* [What needs to be done]: What is needed is an exact copy of the lines from the line containing "Turn this picture" to the line containing "GAP = 0.3 * MM", both lines included, and nothing else.

·····

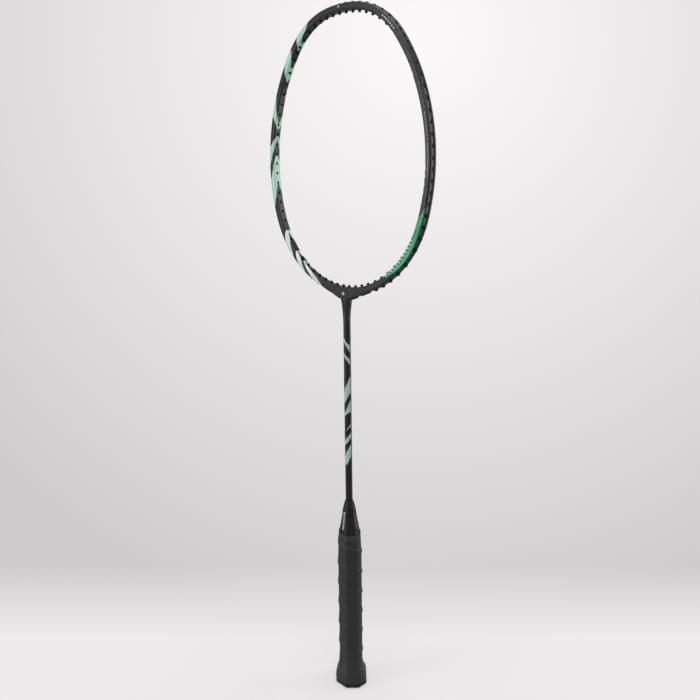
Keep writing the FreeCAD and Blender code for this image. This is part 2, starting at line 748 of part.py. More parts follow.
def t_joint(frame_drills):
    """Internal T piece: arms inside the hoop's hollow and a stem down into the shaft."""
    body = new_body("t_arm")
    path = new_sketch(body, "t_arm_path", "XZ_Plane")
    radius, _, _, centre_x, centre_z = HOOP[0]
    sweep = math.radians(size("t_arm_sweep"))
    circle = Part.Circle(Vector(centre_x, centre_z, 0), UP, radius)
    path.addGeometry(Part.ArcOfCircle(circle, -math.pi / 2, -math.pi / 2 + sweep))
    path.addConstraint(Sketcher.Constraint("PointOnObject", 0, 1, -2))
    path.addConstraint(Sketcher.Constraint("PointOnObject", 0, 3, -2))
    fix(path, "Radius", 0, cell("hoop_radius_bottom"))
    fix(path, "Angle", 0, f"{cell('t_arm_sweep')} * 1 deg")
    fix(path, "DistanceY", -1, 1, 0, 1, cell("hoop_bottom"))
    section = new_sketch(body, "t_arm_section", "YZ_Plane")
    inset = f"({cell('tube_wall')} + {cell('t_arm_gap')})"
    low = f"{cell('hoop_bottom')} - {cell('tube_half_width')} + {cell('groove_depth')} + {inset}"
    high = f"{cell('hoop_bottom')} + {cell('tube_half_width')} - {inset}"
    add_rounded_box(section, low, high, f"({cell('tube_half_depth')} - {inset})", cell("cavity_corner"))
    arm = feature(body, "AdditivePipe", "t_arm_tube", section)
    arm.Spine = (path, ["Edge1"])
    stem = doc.addObject("Part::Cylinder", "t_stem")
    stem.setExpression("Radius", cell("spigot_radius"))
    stem.setExpression("Height", f"{cell('hoop_bottom')} - {cell('spigot_bottom')}")
    stem.setExpression("Placement.Base.z", cell("spigot_bottom"))
    whole = joined("Part::MultiFuse", "t_joint_blank", [body, mirrored(body, "t_other_arm"), stem])
    return cut("t_joint", whole, frame_drills)


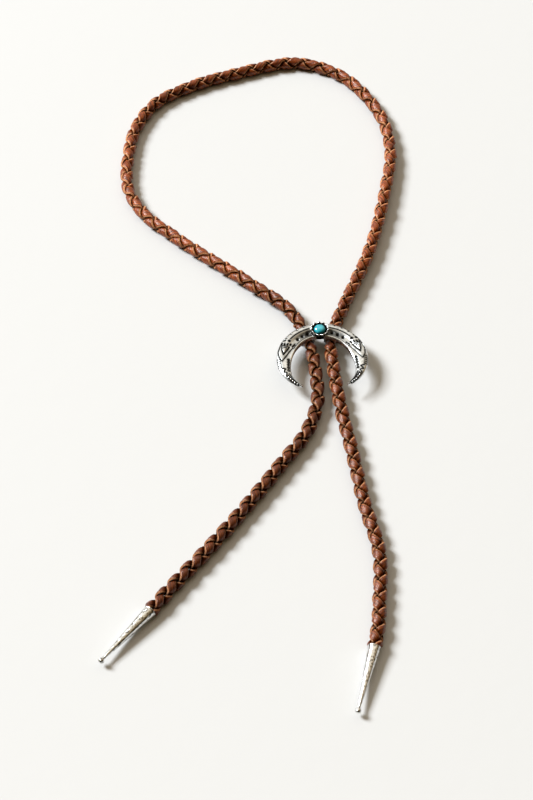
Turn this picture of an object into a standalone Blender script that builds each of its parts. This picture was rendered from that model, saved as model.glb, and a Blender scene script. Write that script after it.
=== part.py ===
"""Bolo tie as it lies on a table: a braided leather cord with a cast silver crescent slide.

The pieces are the cord, the crescent with its crown-shaped stone setting, the turquoise cabochon,
the bent strap under the crescent that the cord runs through, and a silver cone tip on each end.
The origin is on the table under the middle of the slide. +Z is up, +Y points to the neck loop and
the two tails run towards -Y.
"""

import math

import bmesh
import bpy
from mathutils import Matrix, Vector
from mathutils.geometry import interpolate_bezier

MM = 0.001

# Clearance between pieces that touch
GAP = 0.3 * MM

# Cord: a round braid, squeezed where the strap grips it
CORD_DIAMETER = 6.0 * MM
CORD_GRIPPED_DIAMETER = 5.5 * MM
CORD_IN_TIP = 8.0 * MM
CORD_SHOULDER = 3.0 * MM
CORD_STEP = 13.0 * MM
CORD_OFF_TABLE = 0.05 * MM

# Cone tips
TIP_MOUTH_DIAMETER = 5.8 * MM
TIP_WALL = 0.5 * MM
TIP_SOCKET_DEPTH = 12.0 * MM
TIP_CONE_LENGTH = 30.2 * MM
TIP_CONE_END_DIAMETER = 1.3 * MM
TIP_RIM_WIDTH = 0.5 * MM
TIP_RIM_PROUD = 0.08 * MM
TIP_COLLAR_DIAMETER = 1.8 * MM
TIP_COLLAR_WIDTH = 0.45 * MM
TIP_NECK_DIAMETER = 1.0 * MM
TIP_NECK_LENGTH = 0.5 * MM
TIP_BALL_DIAMETER = 2.4 * MM
TIP_SIDES = 32

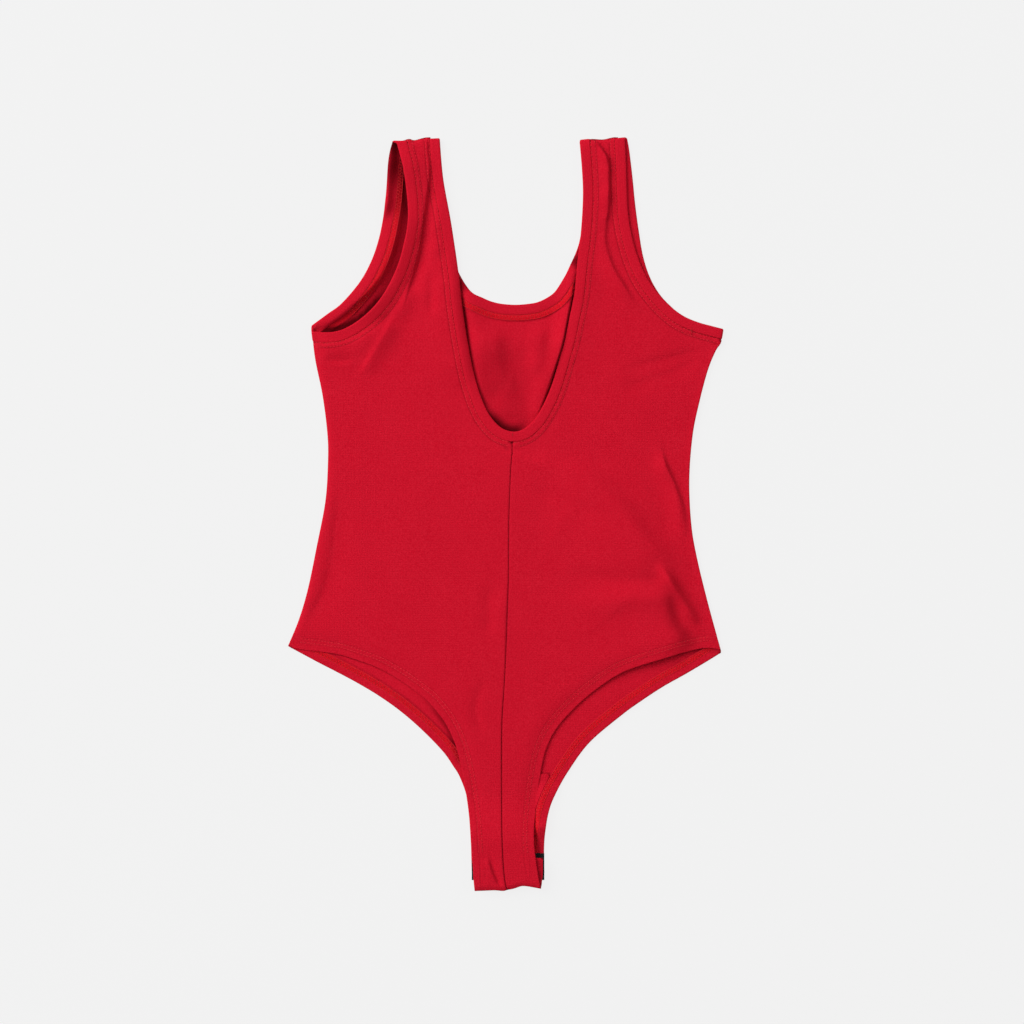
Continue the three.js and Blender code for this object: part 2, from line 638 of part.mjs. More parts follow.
function meshOf(name, made, material) {
  const result = made.getMesh();
  const geometry = new THREE.BufferGeometry();
  const vertices = [];
  for (let i = 0; i < result.numVert; i++) {
    const first = i * result.numProp;
    vertices.push(...result.vertProperties.subarray(first, first + 3));
  }
  geometry.setAttribute("position", new THREE.Float32BufferAttribute(vertices, 3));
  geometry.setIndex([...result.triVerts]);
  geometry.computeVertexNormals();
  const mesh = new THREE.Mesh(geometry, material);
  mesh.name = name;
  return mesh;
}

const bodysuit = new THREE.Group();
bodysuit.add(
  meshOf("front_panel", frontPanel(), CLOTH_RED),
  meshOf("back_panel_left", backPanel(-1), CLOTH_RED),
  meshOf("back_panel_right", backPanel(1), CLOTH_RED),
  meshOf("neck_band", bandRing(neckRuns, UPWARD, UPWARD), CLOTH_RED),
  meshOf("armhole_band_left", bandRing(leftRuns, UPWARD, new THREE.Vector3(-1, 0, 0)), CLOTH_RED),
  meshOf("armhole_band_right", bandRing(rightRuns, UPWARD, new THREE.Vector3(1, 0, 0)), CLOTH_RED),
  meshOf("crotch_lining", prism(liningPlan(), STACK.lining, STACK.lining + CLOTH), CLOTH_RED),
  meshOf("snap_tape_front", tape(FRONT_END, STACK.frontTape, 0), TAPE_BLACK),
  meshOf("snap_tape_back", tape(CROTCH.drop, STACK.backTape, TAPE.shift), TAPE_BLACK),
);
for (let i = 0; i < SNAP.count; i++) {
  const x = SNAP.first + i * SNAP.pitch;
  const socket = meshOf(`snap_socket_${i + 1}`, solid(snapHalf(false)), SNAP_BLACK);
  socket.position.set(x, SNAP.y, STACK.socket);
  const stud = meshOf(`snap_stud_${i + 1}`, solid(snapHalf(true)), SNAP_BLACK);
  stud.position.set(x, SNAP.y, STACK.stud);
  bodysuit.add(socket, stud);
}

export default bodysuit;
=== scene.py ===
"""A jersey bodysuit laid flat on a table, back up: its cloth, bindings, stitching and crotch closure.

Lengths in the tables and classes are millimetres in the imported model's frame (X right, Y to the straps,
Z up from the table); meshes are written in metres.
"""

import logging
from dataclasses import dataclass, field
from enum import StrEnum
from typing import Any, Callable, Sequence

import bpy
import numpy as np
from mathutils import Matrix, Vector
from mathutils.geometry import delaunay_2d_cdt


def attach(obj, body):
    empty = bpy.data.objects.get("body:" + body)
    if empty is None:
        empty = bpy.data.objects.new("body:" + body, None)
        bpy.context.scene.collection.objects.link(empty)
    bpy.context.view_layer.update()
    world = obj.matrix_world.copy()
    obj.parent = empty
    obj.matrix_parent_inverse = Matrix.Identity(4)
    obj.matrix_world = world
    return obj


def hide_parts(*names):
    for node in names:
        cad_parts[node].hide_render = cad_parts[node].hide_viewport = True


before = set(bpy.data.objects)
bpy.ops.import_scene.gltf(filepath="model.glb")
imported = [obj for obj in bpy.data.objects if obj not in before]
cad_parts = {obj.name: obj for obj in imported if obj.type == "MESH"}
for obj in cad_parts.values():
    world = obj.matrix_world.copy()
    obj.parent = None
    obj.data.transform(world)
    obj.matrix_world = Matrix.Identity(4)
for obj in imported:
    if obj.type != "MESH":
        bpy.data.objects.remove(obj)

LOG = logging.getLogger("bodysuit")
Array = np.ndarray
Thing = bpy.types.Object
Finish = bpy.types.Material
Point = tuple[float, float]
Height = Callable[[Array], Array]

MM = 0.001
BODY = "root"
HEM_DEEP = 12.0  # the leg hem's width
NEEDLES = (7.2, 10.4)  # the hem's two stitch rows, from the edge
ALLOWANCE = 4.8  # the seam allowance beside a band
PITCH = 3.0  # spacing of a panel's points away from seams
RUN_STEP = 2.5  # spacing of the points along an edge
FINE_STEP = 2.0  # the same on the shoulders and the bottom fold
DARKEST = 0.97  # the deepest shade that a finish is given
GUSSET = -247.0  # y of the seam at the lining's top
BAND_UNIT = 0.314  # how far apart a wave texture's bands are at a scale of 1

# Distances from a seam, hem, side, fold or crease of its closer rows of points.
SEAM_ROWS = (0.2, 0.6, 1.0, 1.5, 2.2, 3.2, 4.2, 4.8, 5.4, 6.0, 6.8, 7.8, 9.0)
HEM_ROWS = (0.3, 0.8, 1.6, 3.0, 5.0, 6.4, 7.0, 7.6, 8.4, 9.4, 10.0, 10.6, 11.4, 12.0, 12.5, 13.2, 14.6)
SIDE_ROWS = (0.3, 0.8, 1.6, 2.6, 4.0, 5.8, 8.0)
CENTRE_ROWS = (0.25, 0.6, 1.1, 1.9, 3.2)
FOLD_ROWS = (0.3, 0.8, 1.6, 3.0, 4.6, 6.8, 9.2)
CREASE_ROWS = (-6.0, -4.6, -3.4, -2.4, -1.6, -0.8, 0.0, 0.8, 1.6, 2.4, 3.4, 4.6, 6.0)
STEEP = 6.5  # a crease with a half width under this gets those rows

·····

* [Solution]:
Turn this picture of an object into a standalone Blender script that builds each of its parts. This picture was rendered from that model, saved as model.glb, and a Blender scene script. Write that script after it.
=== part.py ===
"""Bolo tie as it lies on a table: a braided leather cord with a cast silver crescent slide.

The pieces are the cord, the crescent with its crown-shaped stone setting, the turquoise cabochon,
the bent strap under the crescent that the cord runs through, and a silver cone tip on each end.
The origin is on the table under the middle of the slide. +Z is up, +Y points to the neck loop and
the two tails run towards -Y.
"""

import math

import bmesh
import bpy
from mathutils import Matrix, Vector
from mathutils.geometry import interpolate_bezier

MM = 0.001

# Clearance between pieces that touch
GAP = 0.3 * MM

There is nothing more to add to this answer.